The groups complain that the arrangement leaves them complicit in making available the contraceptives in violation of their religious beliefs because their insurers or insurance administrators assume responsibility for providing birth control.
The faith-based groups "can't help the government with its contraceptive delivery system," said Mark Rienzi, a lawyer who represents the groups. Among the challengers are Bishop David Zubik, head of the Catholic Diocese in Pittsburgh, the Little Sisters of the Poor, nuns who run more than two dozen nursing homes for impoverished seniors, and evangelical and Catholic colleges in Oklahoma, Pennsylvania, Texas and Washington, D.C.
White House spokesman Josh Earnest said the administration is confident "that the policy that we have in place appropriately balances the need for millions of Americans to have access to birth control while also protecting the right of religious freedom that is protected in our Constitution."
Arguments will take place in late March.
The high court has twice preserved the health overhaul — including in a decision in June that upheld the broad availability of subsidies to help pay for insurance premiums. But in a ruling last year, the justices allowed some "closely held" businesses with religious objections to refuse to pay for contraceptives for women.

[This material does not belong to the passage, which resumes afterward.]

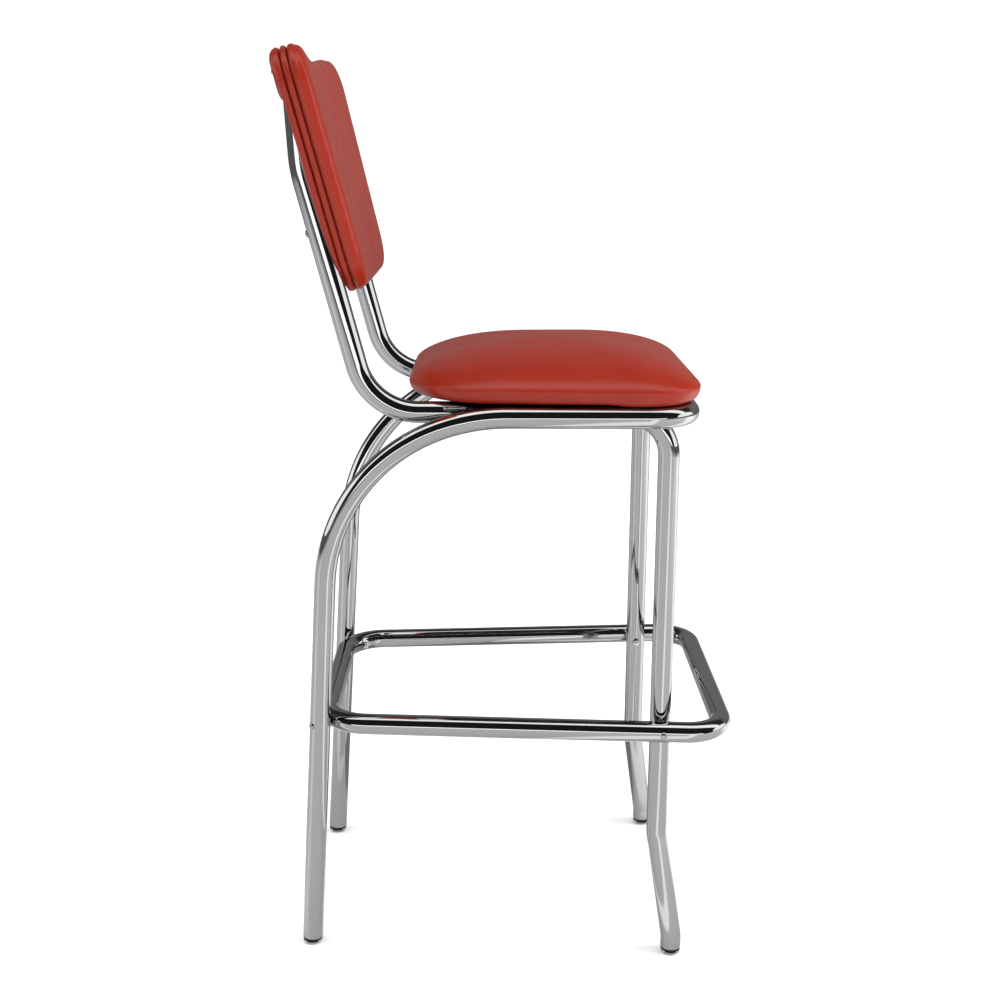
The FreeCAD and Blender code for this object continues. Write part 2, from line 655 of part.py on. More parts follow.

In that case, the court agreed by a 5-4 vote with the Hobby Lobby chain of craft stores and other companies that said their rights were being violated under the 1993 Religious Freedom Restoration Act. The nonprofit groups are invoking the same law in asking that the government find a way that does not involve them or their insurers if it wishes to provide birth control to women covered by their health plans.
Houses of worship and other religious institutions whose primary purpose is to spread the faith are exempt from the requirement to offer birth control.